WORK TO COMPLETE => List all lines of the data containing the word "from".

*-*-*

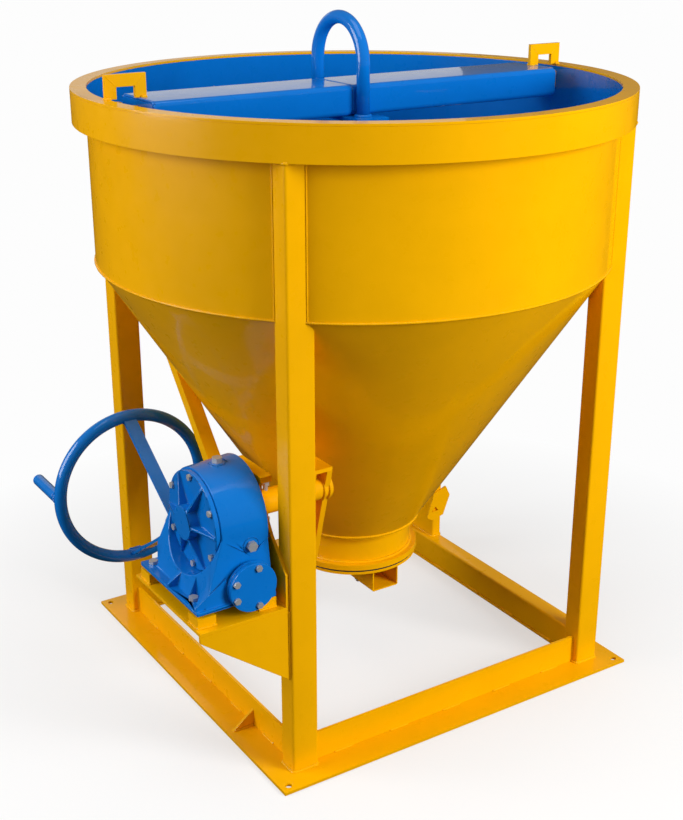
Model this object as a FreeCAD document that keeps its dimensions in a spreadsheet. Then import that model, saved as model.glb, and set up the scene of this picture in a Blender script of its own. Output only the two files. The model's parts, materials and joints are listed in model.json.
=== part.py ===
import FreeCAD, Part
import math
import os
import re
import Sketcher

# Concrete bucket: a round steel hopper on four legs, emptied by a bottom gate.
# The gate hangs from a cross shaft in front of the cone, turned by a worm gearbox.
# Z is up, the floor is z = 0 and the hopper's axis is x = y = 0.

doc = FreeCAD.newDocument("ConcreteBucket")
sheet = doc.addObject("Spreadsheet::Sheet", "Sizes")

SIZES = {
    # Sole plate, legs and rails
    "sole_half": 540,
    "sole_band": 106,
    "sole_thick": 8,
    "sole_hole_radius": 8,
    "sole_hole_inset": 22,
    "leg_face": 484,
    "leg_wide": 70,
    "leg_deep": 55,
    "leg_wall": 4,
    "leg_corner": 6,
    "rail_high": 76,
    "rail_thick": 8,
    "rail_face": 466,
    "box_rail_wide": 50,
    "toe_gusset_place": -250,
    "toe_gusset_long": 60,
    "toe_gusset_high": 45,
    # Post and bracket behind the outlet, on the back right rail
    "post_thick": 31,
    "post_wall": 4,
    "post_start": 232,
    "post_deep": 130,
    "bracket_thick": 8,
    # Hopper and outlet
    "hopper_wall": 5,
    "hopper_radius": 650,
    "seam_height": 1123,
    "cone_foot_radius": 177,
    "cone_foot_height": 388,
    "throat_ring_thick": 8,
    "throat_radius": 157,
    "throat_wall": 5,
    "flange_radius": 176,
    "flange_thick": 15,
    "outlet_height": 289,
    # Rim
    "rim_overhang": 34,
    "rim_top": 1545,
    "rim_high": 82,
    "rim_thick": 6,
    "lug_long": 100,
    "lug_high": 54,
    "lug_bar": 28,
    "lug_thick": 10,
    "lug_inset": 29,
    "web_thick": 12,
    "web_high": 50,
    # Cross beam and lifting bail
    "beam_wide": 170,
    "beam_high": 72,
    "beam_wall": 5,
    "beam_corner": 12,
    "beam_end": 572,
    "splice_place": -60,
    "splice_thick": 6,
    "splice_step": 5,
    "bail_bar": 16,
    "bail_place": -41,
    "bail_top": 1711,
    "bail_plate_long": 290,
    "bail_plate_wide": 90,
    "bail_plate_thick": 10,
    # Gearbox shelf
    "shelf_lip": 5,
    "shelf_front": 475,
    "shelf_back": 142,
    "shelf_top": 455,
    "shelf_thick": 8,
    "gusset_thick": 8,
    "gusset_drop": 185,
    "gusset_nose": 16,
    "block_side": 46,
    "block_high": 25,
    "strut_wide": 36,
    "strut_deep": 30,
    "strut_inset": 409,
    "strut_foot": 182,
    "strut_rise": 465,
    "strut_run": 400,
    # Output shaft, its plate and its hanger
    "axis_front": 308,
    "axis_height": 645,
    "tube_radius": 30,
    "shaft_radius": 22.5,
    "bush_wall": 6,
    "running_gap": 0.05,
    "plate_thick": 8,
    "plate_top": 733,
    "cap_thick": 15,
    "cap_wide": 30,
    "hanger_thick": 12,
    "hanger_place": 374,
    "hanger_half": 42,
    "hanger_foot": 605,
    # Gearbox
    "gear_middle": 568,
    "worm_drop": 120,
    "drum_big": 130,
    "drum_small": 122,
    "drum_back": 512,
    "drum_front": 625,
    "casing_wall": 12,
    "cavity_radius": 106,
    "case_outer": 705,
    "case_inner": 505,
    "case_front": 455,
    "case_back": 161,
    "foot_thick": 15,
    "foot_side": 46,
    "tunnel_radius": 46,
    "worm_cover_radius": 59,
    "worm_cover_thick": 12,
    "side_cover_thick": 12,
    "side_cover_radius": 118,
    "cover_rib_count": 6,
    "cover_rib_thick": 7,
    "cover_hub_radius": 40,
    "cover_hub_high": 26,
    "wheel_bearing_radius": 40,
    "wheel_bearing_wide": 16,
    "worm_bearing_radius": 31,
    "worm_bearing_wide": 17,
    "boss_radius": 52,
    "boss_end": 500,
    "wheel_wide": 36,
    "wheel_tip": 94,
    "wheel_tooth": 9,
    "wheel_teeth": 40,
    "worm_tip": 25.5,
    "worm_tooth": 8,
    "worm_long": 104,
    "worm_shaft_radius": 12.5,
    "worm_lead": 15.7,
    "seal_radius": 17,
    "seal_outer_radius": 31,
    "bolt_radius": 5,
    "bolt_head": 8.5,
    "bolt_head_high": 6,
    "foot_bolt_radius": 7,
    "foot_bolt_head": 12,
    "foot_bolt_high": 8,
    "foot_bolt_inset": 63,
    "plug_radius": 9,
    "plug_head": 13,
    "plug_place": 556,
    "plug_face": 436,
    "plug_height": 614,
    "collar_long": 18,
    "front_wall": 16,
    "pocket_half": 17,
    "pocket_reach": 40,
    "pocket_high": 62,
    "rib_thick": 8,
    "underside_relief": 6,
    # Handwheel
    "ring_radius": 197,
    "ring_bar": 16,
    "ring_plane": 185,
    "hub_radius": 24,
    "hub_long": 44,
    "hub_end": 62,
    "spoke_wide": 34,
    "spoke_thick": 9,
    "hub_nut_radius": 17,
    "hub_nut_high": 16,
    "crank_angle": 177.5,
    "pin_radius": 9,
    "collar_radius": 13,
    "collar_long": 9,
    "grip_radius": 15,
    "grip_long": 134,
    "grip_gap": 0.08,
    # Gate
    "gate_radius": 173,
    "gate_thick": 8,
    "seal_inner": 146,
    "seal_thick": 5,
    "seat_gap": 0.3,
    "gate_tube_wide": 82,
    "gate_tube_high": 60,
    "gate_tube_wall": 4,
    "gate_tube_front": 162,
    "gate_tube_back": 120,
    "arm_right": 286,
    "arm_left": 345,
    "arm_thick": 15,
    "arm_top": 55,
    "arm_nose": 41,
    "arm_heel": 31,
    "arm_foot": 232,
    "arm_foot_high": 36,
    "arm_reach": 75,
    "arm_front_foot": 231,
    "cross_bar_side": 30,
    "cross_bar_place": 35,
    "gate_bolt_radius": 6,
    "gate_bolt_head": 11,
    "gate_bolt_across": 22,
    "gate_bolt_front": 62,
    "gate_bolt_back": 58,
    "coupling_pin_radius": 6,
}


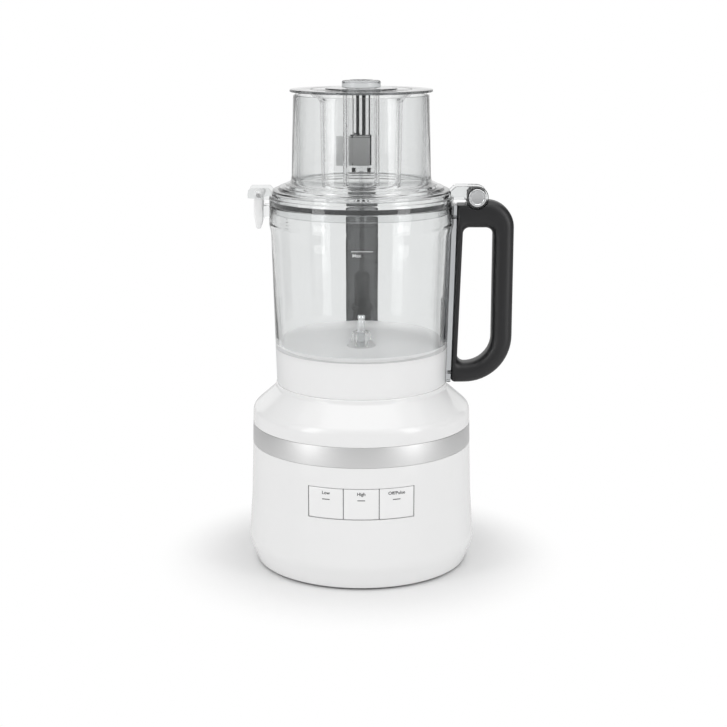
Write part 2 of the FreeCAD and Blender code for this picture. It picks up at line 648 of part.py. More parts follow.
def bottom(shop):
    """Bottom cover with vents, its screws, the rubber foot ring and the cord gland."""
    cover = shop.rod("CoverDisc", "cover_radius", "cover_thick", ("0", "0", "cover_low"))
    tools = []
    for index, (x, y) in enumerate(around(shop, 4, 45, "foot_circle")):
        tools.append(shop.rod(f"StudHole{index}", "foot_stud", "2 * cover_thick",
                              (x, y, "cover_low - cover_thick / 2")))
    for index, (x, y) in enumerate(around(shop, 4, 30, "screw_circle")):
        tools.append(shop.rod(f"CoverHole{index}", "screw_radius + clear_gap", "2 * cover_thick",
                              (x, y, "cover_low - cover_thick / 2")))
    for index, (x, y) in enumerate(around(shop, 12, 15, "vent_radius")):
        tools.append(shop.rod(f"Vent{index}", "foot_stud", "2 * cover_thick",
                              (x, y, "cover_low - cover_thick / 2")))
    shop.node("bottom_cover", shop.cut("BottomCover", cover, *tools))
    ring_low = shop.turned("FootRing", [
        ("foot_circle - foot_half + cover_low / 2", "0"),
        ("foot_circle + foot_half - cover_low / 2", "0"),
        ("foot_circle + foot_half", "cover_low"),
        ("foot_circle - foot_half", "cover_low"),
    ])
    studs = [shop.rod(f"FootStud{index}", "foot_stud", "cover_thick + cover_low / 2", (x, y, "cover_low / 2"))
             for index, (x, y) in enumerate(around(shop, 4, 45, "foot_circle"))]
    shop.node("rubber_foot", shop.fuse("RubberFoot", ring_low, *studs))
    screws = []
    for index, (x, y) in enumerate(around(shop, 4, 30, "screw_circle")):
        screws.append(shop.turned(f"BottomScrew{index}", [
            ("0", "cover_low - screw_radius"),
            ("screw_head - screw_radius / 2", "cover_low - screw_radius"),
            ("screw_head", "cover_low"),
            ("screw_radius", "cover_low"),
            ("screw_radius", "cover_low + cover_thick + 2 * base_wall"),
            ("0", "cover_low + cover_thick + 2 * base_wall"),
        ], (x, y, "0")))
    shop.node("bottom_screws", shop.group("BottomScrews", *screws))
    shop.node("cord_gland", shop.turned("CordGland", [
        ("gland_bore", "-gland_inside"),
        ("gland_radius", "-gland_inside"),
        ("gland_radius", "0"),
        ("gland_radius + base_wall / 2", "base_wall / 3"),
        ("gland_radius + base_wall / 2", "base_wall"),
        ("gland_radius - base_wall / 2", "2 * base_wall"),
        ("gland_bore", "2 * base_wall"),
    ], ("0", "base_bulge_radius", "gland_height"), ALONG_Y))


# ---------------------------------------------------------------- motor and drive

def ring(shop, name, inner, outer, low, high, at=("0", "0", "0")):
    """A plain ring between two radii and two heights."""
    return shop.turned(name, [(inner, low), (outer, low), (outer, high), (inner, high)], at)


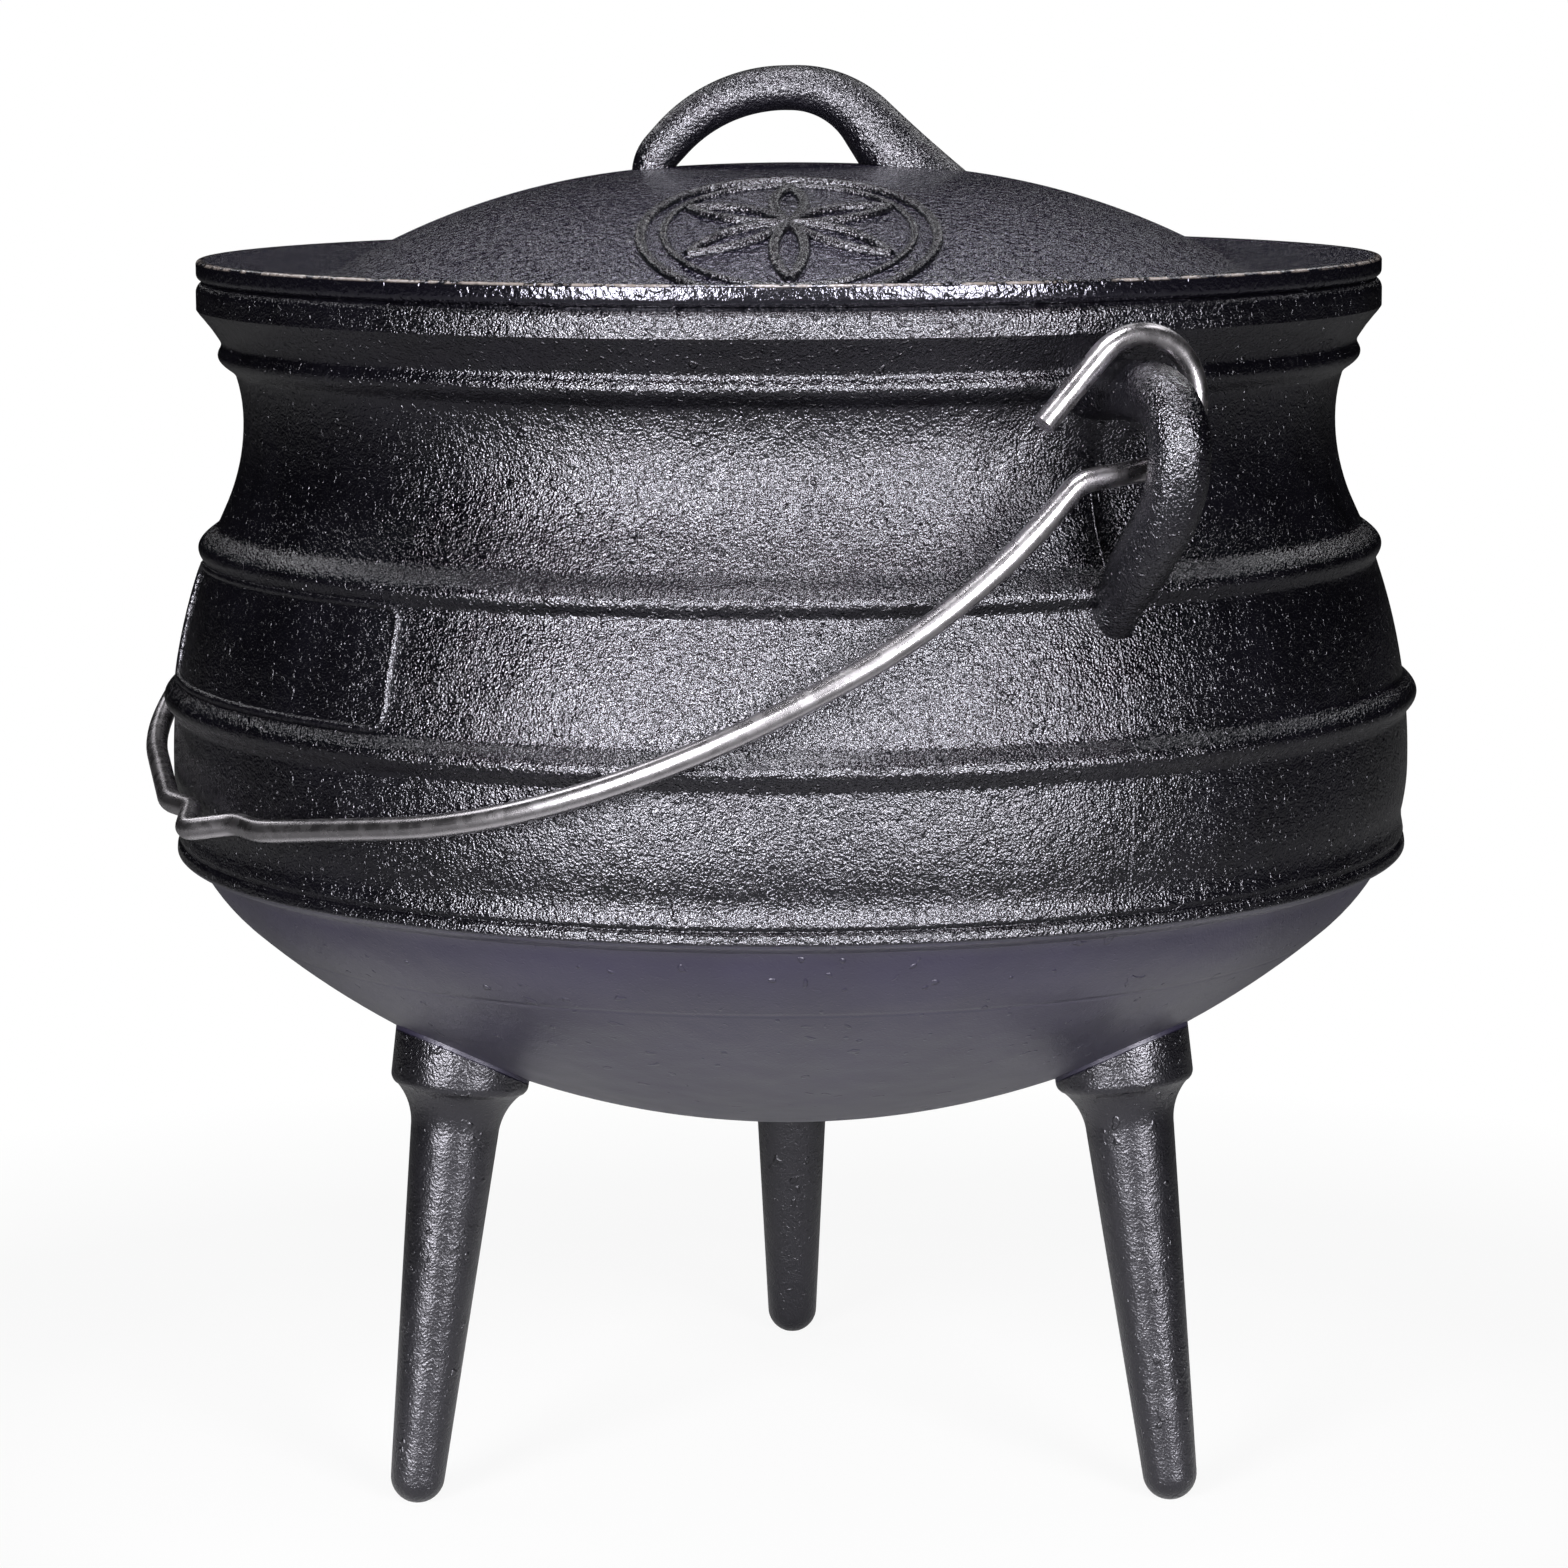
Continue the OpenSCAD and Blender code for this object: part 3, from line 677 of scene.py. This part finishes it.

*-*-*

ANSWER BELOW =>
# The gate hangs from a cross shaft in front of the cone, turned by a worm gearbox.
Continue the OpenSCAD and Blender code for this object: part 3, from line 677 of scene.py. This part finishes it.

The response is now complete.